Information given:
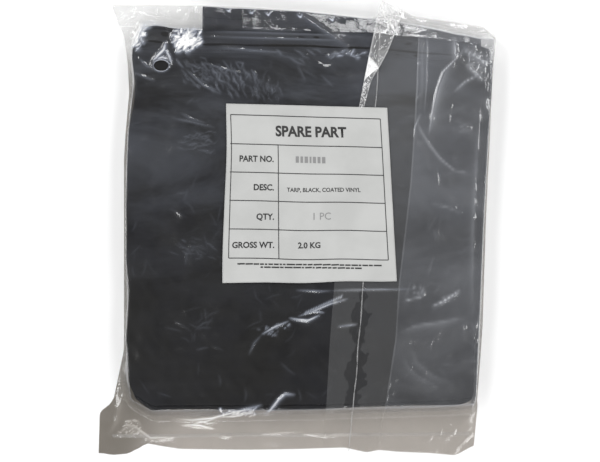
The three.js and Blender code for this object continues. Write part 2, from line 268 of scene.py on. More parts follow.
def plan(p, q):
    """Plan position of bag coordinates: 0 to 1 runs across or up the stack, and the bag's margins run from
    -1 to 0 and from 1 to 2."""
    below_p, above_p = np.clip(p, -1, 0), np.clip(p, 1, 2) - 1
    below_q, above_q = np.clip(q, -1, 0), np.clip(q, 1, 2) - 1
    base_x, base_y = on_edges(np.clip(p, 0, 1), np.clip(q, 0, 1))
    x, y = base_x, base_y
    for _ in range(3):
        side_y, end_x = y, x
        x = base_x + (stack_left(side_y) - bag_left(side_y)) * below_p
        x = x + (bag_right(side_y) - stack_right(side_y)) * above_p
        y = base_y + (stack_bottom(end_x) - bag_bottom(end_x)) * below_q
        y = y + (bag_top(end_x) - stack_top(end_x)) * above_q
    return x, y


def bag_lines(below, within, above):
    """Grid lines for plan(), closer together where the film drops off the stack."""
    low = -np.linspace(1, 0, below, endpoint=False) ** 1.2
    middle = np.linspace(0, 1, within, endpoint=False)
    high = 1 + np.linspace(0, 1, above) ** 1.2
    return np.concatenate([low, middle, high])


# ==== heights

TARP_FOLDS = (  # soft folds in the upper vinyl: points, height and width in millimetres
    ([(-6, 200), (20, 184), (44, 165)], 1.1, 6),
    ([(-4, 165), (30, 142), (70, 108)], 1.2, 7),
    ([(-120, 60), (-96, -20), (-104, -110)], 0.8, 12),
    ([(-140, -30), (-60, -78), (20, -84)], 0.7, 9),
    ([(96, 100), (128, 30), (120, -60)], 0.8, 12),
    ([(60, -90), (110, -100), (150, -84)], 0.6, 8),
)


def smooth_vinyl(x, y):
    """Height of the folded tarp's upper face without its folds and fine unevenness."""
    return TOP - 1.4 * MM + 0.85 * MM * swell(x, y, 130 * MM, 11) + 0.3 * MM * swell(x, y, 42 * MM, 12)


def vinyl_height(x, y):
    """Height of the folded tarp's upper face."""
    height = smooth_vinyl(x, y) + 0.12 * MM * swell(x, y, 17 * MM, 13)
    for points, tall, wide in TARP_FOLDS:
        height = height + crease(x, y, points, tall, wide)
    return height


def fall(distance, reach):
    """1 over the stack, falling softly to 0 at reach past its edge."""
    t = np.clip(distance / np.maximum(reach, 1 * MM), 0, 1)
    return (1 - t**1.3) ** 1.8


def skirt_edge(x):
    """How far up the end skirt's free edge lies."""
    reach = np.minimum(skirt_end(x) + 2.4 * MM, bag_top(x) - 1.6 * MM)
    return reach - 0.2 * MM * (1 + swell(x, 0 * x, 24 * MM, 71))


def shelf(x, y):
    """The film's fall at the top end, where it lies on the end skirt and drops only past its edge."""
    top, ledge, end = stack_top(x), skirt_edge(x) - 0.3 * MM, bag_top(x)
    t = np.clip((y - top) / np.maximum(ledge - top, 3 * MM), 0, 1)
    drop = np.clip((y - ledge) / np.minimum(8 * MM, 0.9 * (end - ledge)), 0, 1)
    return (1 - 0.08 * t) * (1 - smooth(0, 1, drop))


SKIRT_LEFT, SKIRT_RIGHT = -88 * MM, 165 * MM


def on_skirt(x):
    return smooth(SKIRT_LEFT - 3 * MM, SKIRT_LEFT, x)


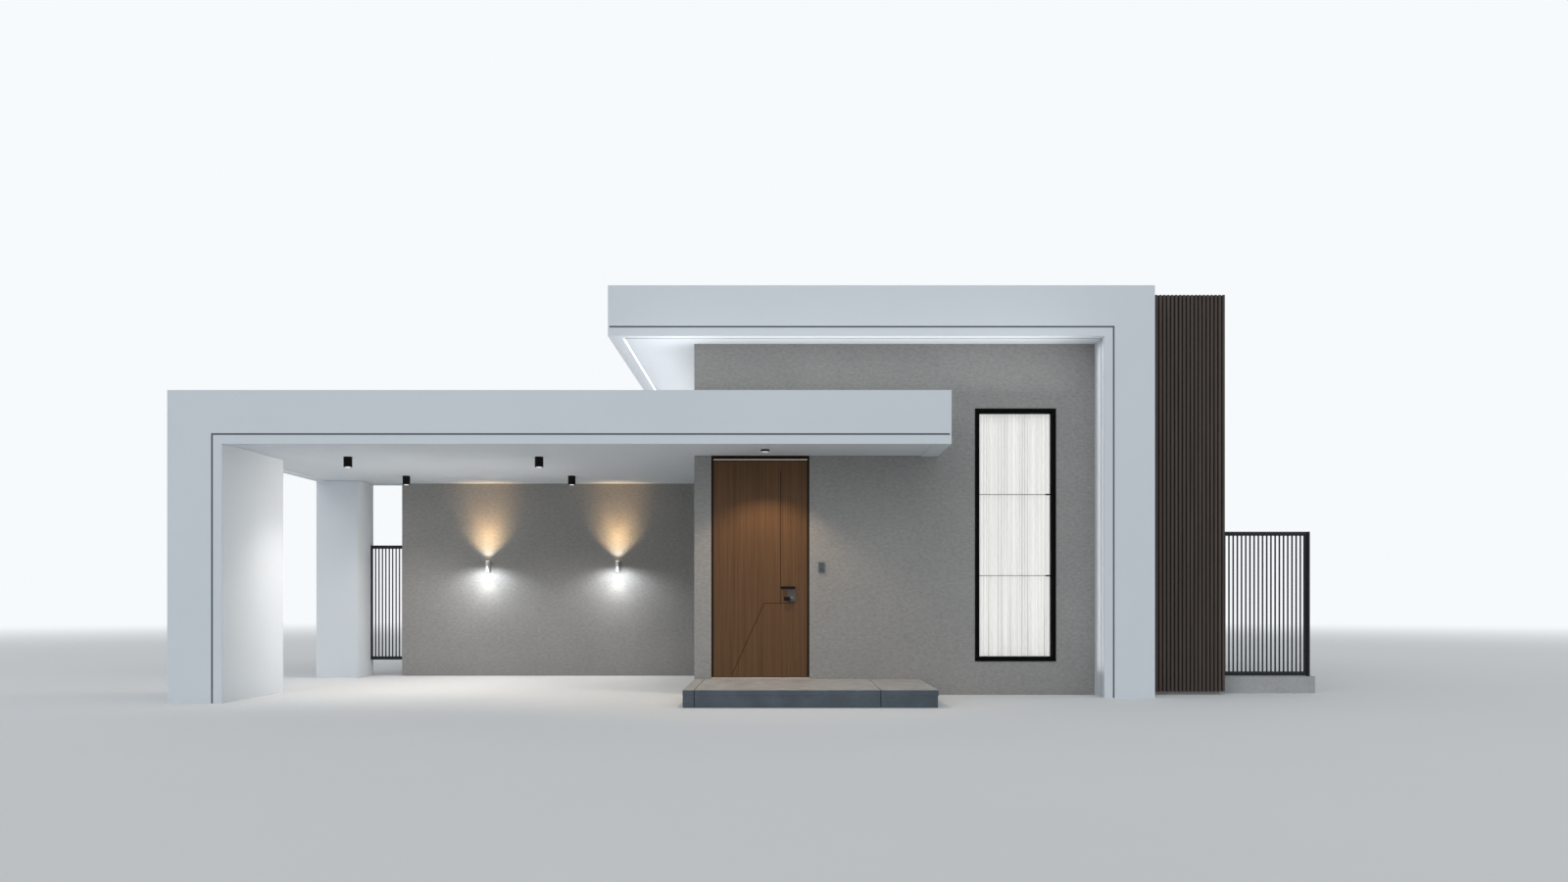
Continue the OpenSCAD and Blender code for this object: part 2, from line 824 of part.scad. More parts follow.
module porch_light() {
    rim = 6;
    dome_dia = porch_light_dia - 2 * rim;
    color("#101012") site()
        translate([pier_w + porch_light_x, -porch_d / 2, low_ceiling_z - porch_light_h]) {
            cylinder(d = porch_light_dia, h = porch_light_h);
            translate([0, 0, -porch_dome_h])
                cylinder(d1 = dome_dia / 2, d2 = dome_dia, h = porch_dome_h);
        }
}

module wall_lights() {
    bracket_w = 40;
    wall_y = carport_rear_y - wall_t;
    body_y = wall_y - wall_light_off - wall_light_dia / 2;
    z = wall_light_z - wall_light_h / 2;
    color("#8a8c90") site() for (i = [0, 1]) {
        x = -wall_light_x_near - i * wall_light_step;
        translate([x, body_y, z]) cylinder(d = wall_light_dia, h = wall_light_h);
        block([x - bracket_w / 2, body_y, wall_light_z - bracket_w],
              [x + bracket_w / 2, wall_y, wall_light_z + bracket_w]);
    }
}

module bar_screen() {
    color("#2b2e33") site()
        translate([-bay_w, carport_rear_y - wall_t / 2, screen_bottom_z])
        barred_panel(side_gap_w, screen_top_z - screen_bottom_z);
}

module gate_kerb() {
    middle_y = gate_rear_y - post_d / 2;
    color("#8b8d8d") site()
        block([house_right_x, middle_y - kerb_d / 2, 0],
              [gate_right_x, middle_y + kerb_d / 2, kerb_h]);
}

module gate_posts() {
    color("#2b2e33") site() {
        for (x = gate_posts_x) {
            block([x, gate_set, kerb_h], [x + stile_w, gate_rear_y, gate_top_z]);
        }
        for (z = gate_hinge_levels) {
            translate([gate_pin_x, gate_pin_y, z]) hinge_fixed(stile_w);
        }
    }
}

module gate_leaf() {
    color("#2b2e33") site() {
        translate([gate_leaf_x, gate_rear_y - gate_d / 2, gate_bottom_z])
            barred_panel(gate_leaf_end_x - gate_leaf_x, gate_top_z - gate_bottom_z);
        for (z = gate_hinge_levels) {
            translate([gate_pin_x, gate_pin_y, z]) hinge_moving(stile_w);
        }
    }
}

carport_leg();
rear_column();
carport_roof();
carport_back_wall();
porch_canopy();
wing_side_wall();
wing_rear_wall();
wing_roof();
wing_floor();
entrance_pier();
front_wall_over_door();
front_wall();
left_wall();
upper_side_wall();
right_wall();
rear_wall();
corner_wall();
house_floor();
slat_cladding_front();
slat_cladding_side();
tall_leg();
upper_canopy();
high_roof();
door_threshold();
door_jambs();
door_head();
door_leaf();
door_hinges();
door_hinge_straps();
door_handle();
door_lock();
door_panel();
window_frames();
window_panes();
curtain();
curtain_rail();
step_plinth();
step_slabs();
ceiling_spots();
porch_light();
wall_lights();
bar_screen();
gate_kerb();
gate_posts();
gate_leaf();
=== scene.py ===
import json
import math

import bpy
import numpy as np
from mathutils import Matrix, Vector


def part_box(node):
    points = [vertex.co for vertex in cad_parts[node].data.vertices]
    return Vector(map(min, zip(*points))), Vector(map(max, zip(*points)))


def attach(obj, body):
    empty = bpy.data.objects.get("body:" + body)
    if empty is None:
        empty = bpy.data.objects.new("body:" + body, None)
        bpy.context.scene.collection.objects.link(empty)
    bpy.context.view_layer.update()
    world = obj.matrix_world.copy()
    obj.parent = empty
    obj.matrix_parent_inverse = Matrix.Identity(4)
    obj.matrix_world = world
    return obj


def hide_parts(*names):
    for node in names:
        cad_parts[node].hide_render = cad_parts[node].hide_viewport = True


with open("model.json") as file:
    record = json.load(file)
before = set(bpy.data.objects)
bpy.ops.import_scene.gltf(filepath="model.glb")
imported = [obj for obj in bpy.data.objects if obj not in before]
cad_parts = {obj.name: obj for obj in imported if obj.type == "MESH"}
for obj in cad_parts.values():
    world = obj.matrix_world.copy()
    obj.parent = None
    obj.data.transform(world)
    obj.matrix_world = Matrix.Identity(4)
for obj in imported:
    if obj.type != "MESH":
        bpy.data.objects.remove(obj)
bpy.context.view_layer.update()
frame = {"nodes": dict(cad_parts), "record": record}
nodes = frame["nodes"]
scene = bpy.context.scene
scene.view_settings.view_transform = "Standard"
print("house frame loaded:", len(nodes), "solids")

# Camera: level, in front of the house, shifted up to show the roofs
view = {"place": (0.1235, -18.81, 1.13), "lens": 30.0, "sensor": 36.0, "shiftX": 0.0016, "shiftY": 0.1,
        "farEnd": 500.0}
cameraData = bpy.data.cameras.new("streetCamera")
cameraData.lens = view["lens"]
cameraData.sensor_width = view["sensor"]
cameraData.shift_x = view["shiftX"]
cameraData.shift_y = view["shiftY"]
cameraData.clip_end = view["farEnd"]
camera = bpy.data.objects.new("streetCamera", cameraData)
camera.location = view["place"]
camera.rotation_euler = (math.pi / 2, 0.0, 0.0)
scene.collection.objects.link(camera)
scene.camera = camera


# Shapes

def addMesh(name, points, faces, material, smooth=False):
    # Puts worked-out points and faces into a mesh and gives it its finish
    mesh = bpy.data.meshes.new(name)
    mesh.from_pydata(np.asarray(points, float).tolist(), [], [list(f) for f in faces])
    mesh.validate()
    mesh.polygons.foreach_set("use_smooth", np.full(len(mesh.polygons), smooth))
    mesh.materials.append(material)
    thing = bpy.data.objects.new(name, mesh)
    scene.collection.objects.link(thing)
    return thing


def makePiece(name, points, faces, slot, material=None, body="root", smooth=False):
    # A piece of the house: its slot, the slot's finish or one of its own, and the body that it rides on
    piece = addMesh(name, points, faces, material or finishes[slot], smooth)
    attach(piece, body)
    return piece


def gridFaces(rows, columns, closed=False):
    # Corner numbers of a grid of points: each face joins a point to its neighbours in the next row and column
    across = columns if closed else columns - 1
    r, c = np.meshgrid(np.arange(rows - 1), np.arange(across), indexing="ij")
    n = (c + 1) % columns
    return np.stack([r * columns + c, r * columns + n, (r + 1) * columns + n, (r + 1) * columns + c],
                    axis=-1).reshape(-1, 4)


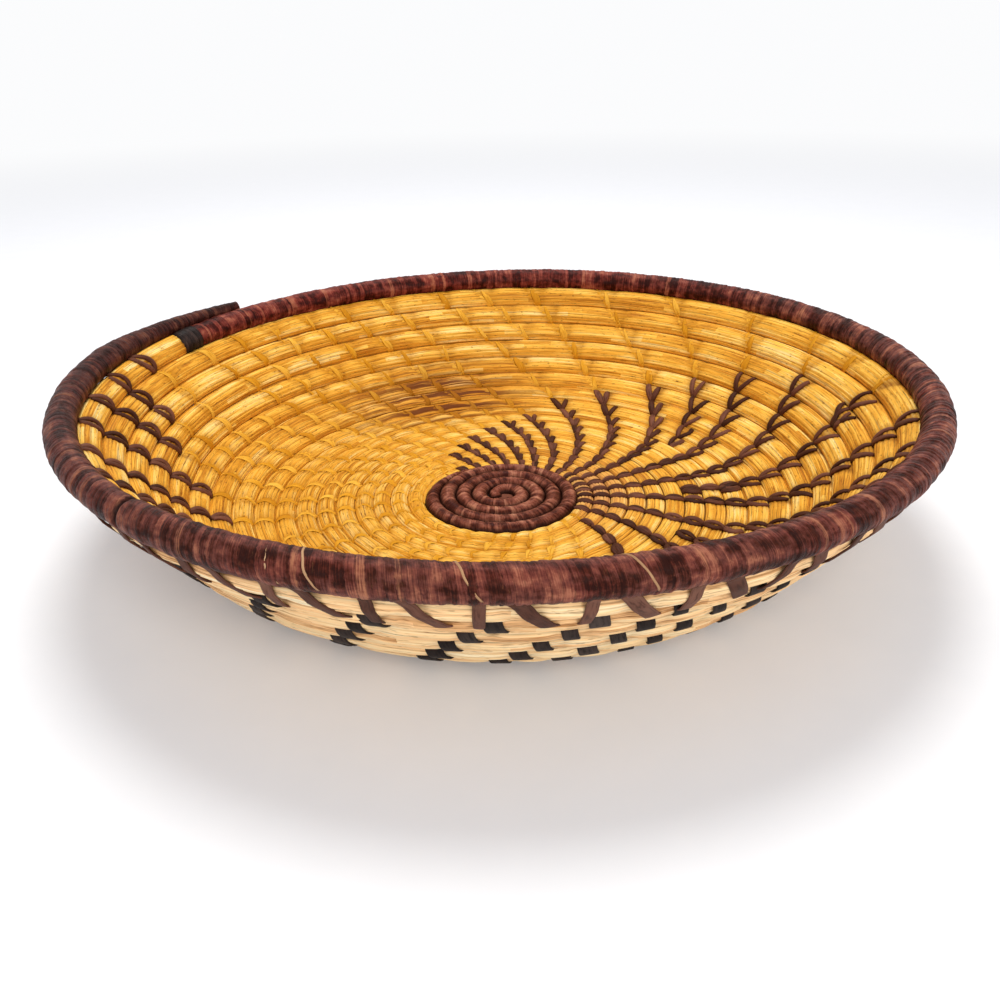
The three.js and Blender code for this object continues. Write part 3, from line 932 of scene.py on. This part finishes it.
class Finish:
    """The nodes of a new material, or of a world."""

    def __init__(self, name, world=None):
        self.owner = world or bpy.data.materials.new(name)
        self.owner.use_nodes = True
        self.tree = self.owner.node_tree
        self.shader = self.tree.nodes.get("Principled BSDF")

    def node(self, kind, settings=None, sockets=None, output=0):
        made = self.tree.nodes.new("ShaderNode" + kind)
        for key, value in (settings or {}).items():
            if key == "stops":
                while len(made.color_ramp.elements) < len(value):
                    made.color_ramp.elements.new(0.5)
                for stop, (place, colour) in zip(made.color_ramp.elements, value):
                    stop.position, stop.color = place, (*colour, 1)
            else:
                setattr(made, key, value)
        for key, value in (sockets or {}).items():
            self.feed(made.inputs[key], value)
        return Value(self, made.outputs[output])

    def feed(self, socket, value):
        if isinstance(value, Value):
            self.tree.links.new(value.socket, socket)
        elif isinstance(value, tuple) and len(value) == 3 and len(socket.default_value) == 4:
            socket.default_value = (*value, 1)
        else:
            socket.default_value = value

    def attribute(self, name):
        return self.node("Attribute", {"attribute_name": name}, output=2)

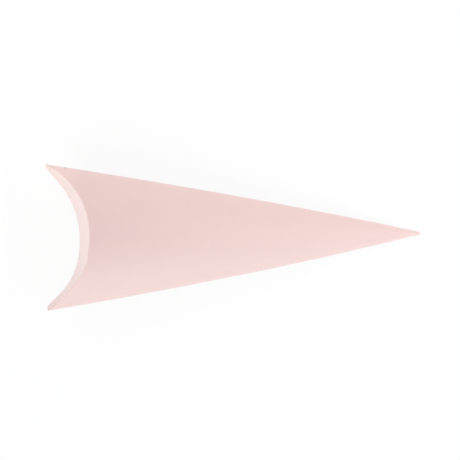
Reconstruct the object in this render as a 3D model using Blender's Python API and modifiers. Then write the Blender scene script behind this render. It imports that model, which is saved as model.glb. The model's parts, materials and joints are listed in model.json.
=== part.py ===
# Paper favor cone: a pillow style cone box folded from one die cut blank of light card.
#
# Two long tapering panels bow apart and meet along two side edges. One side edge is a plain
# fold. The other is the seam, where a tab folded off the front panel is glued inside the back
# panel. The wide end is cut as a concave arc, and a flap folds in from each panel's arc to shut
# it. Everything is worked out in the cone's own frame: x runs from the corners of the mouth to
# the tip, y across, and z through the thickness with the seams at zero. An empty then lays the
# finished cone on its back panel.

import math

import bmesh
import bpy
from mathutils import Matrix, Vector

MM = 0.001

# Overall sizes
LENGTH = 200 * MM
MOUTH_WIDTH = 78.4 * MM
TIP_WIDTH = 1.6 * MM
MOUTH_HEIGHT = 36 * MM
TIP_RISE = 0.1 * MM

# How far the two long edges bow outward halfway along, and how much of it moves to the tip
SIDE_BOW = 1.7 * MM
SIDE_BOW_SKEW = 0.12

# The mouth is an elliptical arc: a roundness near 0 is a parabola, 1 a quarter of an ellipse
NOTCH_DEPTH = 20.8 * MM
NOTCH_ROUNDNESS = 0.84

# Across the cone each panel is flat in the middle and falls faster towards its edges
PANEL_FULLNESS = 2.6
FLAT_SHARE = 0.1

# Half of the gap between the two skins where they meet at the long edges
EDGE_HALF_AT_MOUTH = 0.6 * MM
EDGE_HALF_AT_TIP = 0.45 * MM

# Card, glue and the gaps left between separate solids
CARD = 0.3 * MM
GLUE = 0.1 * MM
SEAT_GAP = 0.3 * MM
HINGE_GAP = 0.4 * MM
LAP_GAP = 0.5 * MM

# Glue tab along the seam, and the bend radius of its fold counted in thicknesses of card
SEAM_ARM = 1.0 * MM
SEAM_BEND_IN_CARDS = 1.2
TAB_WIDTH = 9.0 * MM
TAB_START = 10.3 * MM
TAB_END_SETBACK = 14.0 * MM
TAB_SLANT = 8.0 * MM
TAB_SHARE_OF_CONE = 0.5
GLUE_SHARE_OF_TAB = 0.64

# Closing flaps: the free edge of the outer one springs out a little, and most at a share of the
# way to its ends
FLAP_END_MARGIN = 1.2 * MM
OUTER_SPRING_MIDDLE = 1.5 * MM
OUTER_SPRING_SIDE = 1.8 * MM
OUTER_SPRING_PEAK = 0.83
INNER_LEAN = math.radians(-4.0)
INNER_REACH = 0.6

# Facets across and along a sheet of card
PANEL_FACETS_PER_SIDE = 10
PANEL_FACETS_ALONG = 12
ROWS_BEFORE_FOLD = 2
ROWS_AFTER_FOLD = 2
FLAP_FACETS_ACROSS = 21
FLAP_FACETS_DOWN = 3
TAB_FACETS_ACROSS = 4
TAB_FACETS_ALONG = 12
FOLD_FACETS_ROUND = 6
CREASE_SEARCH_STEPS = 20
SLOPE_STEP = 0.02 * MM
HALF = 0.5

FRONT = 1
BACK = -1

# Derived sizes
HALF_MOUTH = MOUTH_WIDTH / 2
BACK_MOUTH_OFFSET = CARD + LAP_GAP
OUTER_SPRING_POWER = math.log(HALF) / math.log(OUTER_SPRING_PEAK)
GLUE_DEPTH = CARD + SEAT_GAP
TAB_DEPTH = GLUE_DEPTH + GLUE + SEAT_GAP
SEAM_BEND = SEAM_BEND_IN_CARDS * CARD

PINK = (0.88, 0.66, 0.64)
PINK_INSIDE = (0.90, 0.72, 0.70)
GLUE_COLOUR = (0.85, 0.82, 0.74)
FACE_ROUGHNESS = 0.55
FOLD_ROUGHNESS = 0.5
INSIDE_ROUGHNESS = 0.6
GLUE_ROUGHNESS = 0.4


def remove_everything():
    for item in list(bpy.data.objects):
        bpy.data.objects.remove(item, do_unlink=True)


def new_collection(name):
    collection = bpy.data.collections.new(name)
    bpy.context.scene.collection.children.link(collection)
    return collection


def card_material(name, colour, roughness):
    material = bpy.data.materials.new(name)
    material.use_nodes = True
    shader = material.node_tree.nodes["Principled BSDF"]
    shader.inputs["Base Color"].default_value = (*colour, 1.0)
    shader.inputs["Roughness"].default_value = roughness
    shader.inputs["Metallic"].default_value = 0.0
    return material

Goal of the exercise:
From the records above, copy every line that holds the word "three".

Exercise result:
The three.js and Blender code for this object continues. Write part 2, from line 268 of scene.py on. More parts follow.
The three.js and Blender code for this object continues. Write part 3, from line 932 of scene.py on. This part finishes it.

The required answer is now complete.